_THE TASK:_ Reproduce precisely the lines of the listing below, starting with the line that contains "What build123d script" and stopping after the line that contains "WHEEL_R = 100.0"; include nothing else.

(Scripts that build objects)
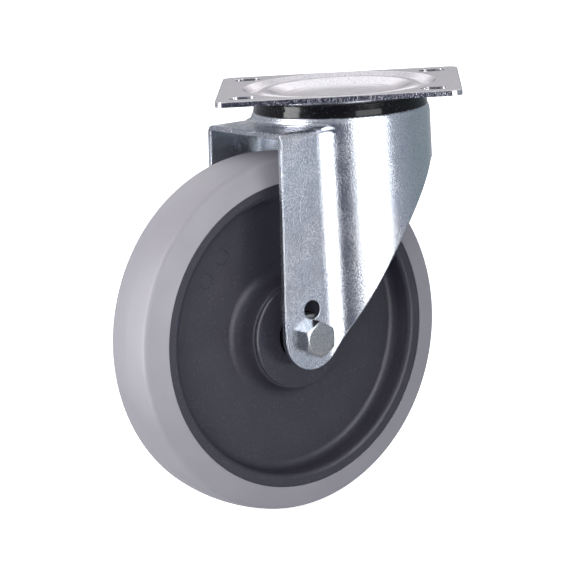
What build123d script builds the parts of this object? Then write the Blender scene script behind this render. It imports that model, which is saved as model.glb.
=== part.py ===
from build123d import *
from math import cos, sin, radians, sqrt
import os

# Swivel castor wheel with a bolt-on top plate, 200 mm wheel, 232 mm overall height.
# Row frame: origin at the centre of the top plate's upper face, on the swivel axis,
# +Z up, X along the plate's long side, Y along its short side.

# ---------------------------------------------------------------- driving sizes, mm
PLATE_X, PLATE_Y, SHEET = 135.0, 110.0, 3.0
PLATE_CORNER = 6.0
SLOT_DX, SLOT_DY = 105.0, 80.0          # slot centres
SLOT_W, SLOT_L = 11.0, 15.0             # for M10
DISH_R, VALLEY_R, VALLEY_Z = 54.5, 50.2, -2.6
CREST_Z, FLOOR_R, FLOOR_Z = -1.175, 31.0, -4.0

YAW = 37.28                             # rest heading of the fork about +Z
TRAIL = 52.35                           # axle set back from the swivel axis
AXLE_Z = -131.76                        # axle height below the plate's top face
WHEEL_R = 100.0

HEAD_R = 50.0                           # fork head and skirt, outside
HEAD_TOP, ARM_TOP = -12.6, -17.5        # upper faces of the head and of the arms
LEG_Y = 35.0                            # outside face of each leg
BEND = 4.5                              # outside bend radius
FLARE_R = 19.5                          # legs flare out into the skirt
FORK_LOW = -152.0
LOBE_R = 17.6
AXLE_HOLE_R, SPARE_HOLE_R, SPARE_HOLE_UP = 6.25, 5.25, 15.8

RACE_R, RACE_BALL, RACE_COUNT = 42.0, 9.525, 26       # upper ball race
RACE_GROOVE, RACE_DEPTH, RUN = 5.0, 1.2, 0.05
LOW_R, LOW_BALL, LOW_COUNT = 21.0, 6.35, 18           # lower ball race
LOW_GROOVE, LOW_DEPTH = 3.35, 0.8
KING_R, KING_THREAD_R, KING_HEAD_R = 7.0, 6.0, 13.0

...

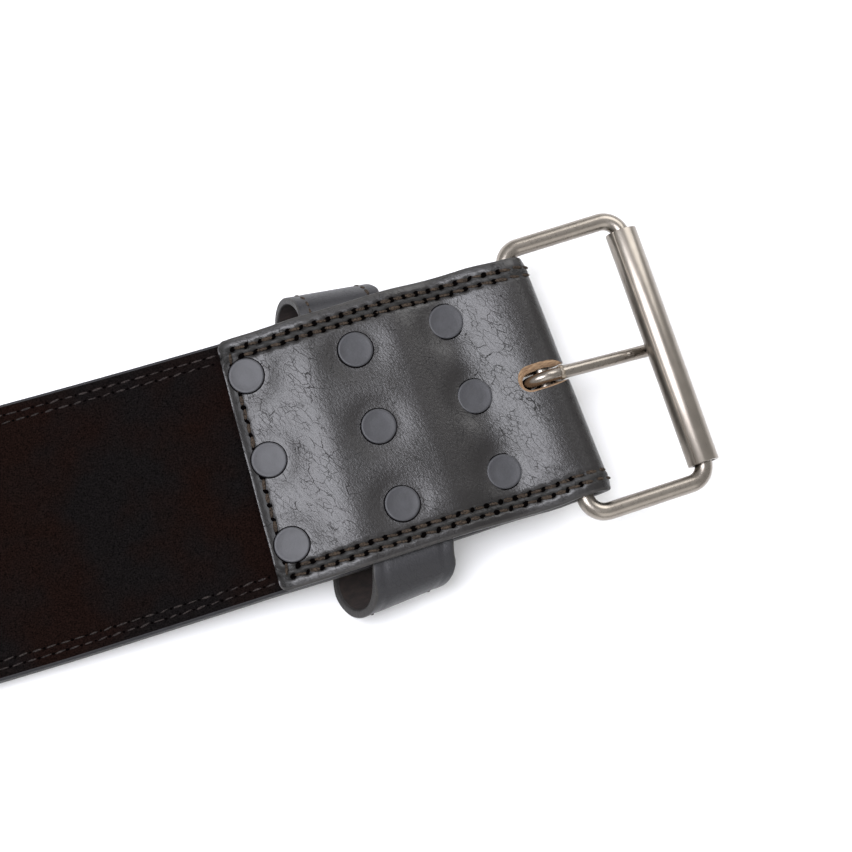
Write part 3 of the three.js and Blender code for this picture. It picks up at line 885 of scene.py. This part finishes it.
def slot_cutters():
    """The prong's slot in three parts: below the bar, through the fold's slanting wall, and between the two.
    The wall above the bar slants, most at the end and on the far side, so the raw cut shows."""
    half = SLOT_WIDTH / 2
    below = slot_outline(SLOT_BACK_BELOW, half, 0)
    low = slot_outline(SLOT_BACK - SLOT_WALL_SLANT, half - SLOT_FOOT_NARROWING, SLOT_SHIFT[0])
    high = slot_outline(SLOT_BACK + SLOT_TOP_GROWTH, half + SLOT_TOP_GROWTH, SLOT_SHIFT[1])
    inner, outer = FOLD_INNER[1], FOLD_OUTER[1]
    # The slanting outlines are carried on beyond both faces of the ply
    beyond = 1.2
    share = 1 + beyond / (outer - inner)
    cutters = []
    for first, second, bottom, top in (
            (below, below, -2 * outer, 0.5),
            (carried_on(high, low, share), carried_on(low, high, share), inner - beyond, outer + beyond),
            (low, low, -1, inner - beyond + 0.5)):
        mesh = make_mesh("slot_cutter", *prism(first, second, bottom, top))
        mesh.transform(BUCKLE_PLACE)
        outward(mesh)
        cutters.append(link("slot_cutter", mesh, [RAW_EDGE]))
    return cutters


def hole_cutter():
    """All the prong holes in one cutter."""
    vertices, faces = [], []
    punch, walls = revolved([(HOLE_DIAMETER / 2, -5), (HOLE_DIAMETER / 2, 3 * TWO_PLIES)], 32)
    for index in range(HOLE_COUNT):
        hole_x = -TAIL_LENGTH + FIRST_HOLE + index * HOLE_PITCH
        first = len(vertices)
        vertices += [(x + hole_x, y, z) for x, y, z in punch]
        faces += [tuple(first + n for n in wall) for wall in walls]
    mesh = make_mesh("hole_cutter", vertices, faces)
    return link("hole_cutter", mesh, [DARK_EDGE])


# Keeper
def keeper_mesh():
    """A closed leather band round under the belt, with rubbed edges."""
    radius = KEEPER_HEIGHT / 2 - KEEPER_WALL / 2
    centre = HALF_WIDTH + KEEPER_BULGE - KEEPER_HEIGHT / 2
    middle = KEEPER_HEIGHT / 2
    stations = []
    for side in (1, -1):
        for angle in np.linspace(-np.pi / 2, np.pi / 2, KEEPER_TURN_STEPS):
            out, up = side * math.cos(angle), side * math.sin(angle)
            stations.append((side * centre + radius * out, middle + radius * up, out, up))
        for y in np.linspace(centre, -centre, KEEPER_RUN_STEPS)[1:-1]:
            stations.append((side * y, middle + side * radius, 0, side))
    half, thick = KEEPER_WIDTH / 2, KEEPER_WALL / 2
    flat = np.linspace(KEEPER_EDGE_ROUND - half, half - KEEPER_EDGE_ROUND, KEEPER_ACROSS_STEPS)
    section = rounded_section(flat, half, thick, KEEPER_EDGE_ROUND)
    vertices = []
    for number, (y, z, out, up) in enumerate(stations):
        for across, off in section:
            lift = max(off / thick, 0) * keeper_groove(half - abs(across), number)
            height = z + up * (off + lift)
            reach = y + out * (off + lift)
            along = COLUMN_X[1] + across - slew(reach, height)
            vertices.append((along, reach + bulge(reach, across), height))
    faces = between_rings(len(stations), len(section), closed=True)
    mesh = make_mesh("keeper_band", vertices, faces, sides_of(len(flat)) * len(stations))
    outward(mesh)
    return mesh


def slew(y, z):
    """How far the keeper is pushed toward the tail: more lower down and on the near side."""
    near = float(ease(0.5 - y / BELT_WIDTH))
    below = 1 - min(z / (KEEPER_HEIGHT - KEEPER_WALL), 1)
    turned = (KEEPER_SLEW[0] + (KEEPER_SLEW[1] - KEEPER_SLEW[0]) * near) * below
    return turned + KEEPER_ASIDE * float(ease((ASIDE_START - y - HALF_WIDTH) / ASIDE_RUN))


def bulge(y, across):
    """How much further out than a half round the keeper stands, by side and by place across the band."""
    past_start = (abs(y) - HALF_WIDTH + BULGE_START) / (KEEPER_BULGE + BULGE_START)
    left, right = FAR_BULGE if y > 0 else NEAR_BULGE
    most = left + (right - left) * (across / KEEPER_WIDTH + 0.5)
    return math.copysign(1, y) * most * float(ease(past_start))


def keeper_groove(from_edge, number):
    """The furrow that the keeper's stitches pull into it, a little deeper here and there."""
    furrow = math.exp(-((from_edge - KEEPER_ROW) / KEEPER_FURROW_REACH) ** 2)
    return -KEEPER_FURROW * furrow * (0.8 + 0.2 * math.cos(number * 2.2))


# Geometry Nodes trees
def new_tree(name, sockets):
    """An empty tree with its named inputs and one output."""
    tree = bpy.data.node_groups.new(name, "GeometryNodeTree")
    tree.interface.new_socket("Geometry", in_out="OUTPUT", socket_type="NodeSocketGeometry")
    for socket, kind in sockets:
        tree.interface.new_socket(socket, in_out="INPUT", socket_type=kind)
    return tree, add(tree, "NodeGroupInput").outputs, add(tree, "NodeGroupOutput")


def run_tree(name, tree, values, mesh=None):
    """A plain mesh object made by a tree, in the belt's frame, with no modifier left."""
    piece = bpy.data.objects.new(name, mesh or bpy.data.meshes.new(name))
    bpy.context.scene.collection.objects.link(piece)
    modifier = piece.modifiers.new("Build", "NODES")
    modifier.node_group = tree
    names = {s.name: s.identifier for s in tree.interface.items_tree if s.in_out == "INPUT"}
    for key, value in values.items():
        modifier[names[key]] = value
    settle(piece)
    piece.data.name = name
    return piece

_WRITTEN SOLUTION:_
What build123d script builds the parts of this object? Then write the Blender scene script behind this render. It imports that model, which is saved as model.glb.
=== part.py ===
from build123d import *
from math import cos, sin, radians, sqrt
import os

# Swivel castor wheel with a bolt-on top plate, 200 mm wheel, 232 mm overall height.
# Row frame: origin at the centre of the top plate's upper face, on the swivel axis,
# +Z up, X along the plate's long side, Y along its short side.

# ---------------------------------------------------------------- driving sizes, mm
PLATE_X, PLATE_Y, SHEET = 135.0, 110.0, 3.0
PLATE_CORNER = 6.0
SLOT_DX, SLOT_DY = 105.0, 80.0          # slot centres
SLOT_W, SLOT_L = 11.0, 15.0             # for M10
DISH_R, VALLEY_R, VALLEY_Z = 54.5, 50.2, -2.6
CREST_Z, FLOOR_R, FLOOR_Z = -1.175, 31.0, -4.0

YAW = 37.28                             # rest heading of the fork about +Z
TRAIL = 52.35                           # axle set back from the swivel axis
AXLE_Z = -131.76                        # axle height below the plate's top face
WHEEL_R = 100.0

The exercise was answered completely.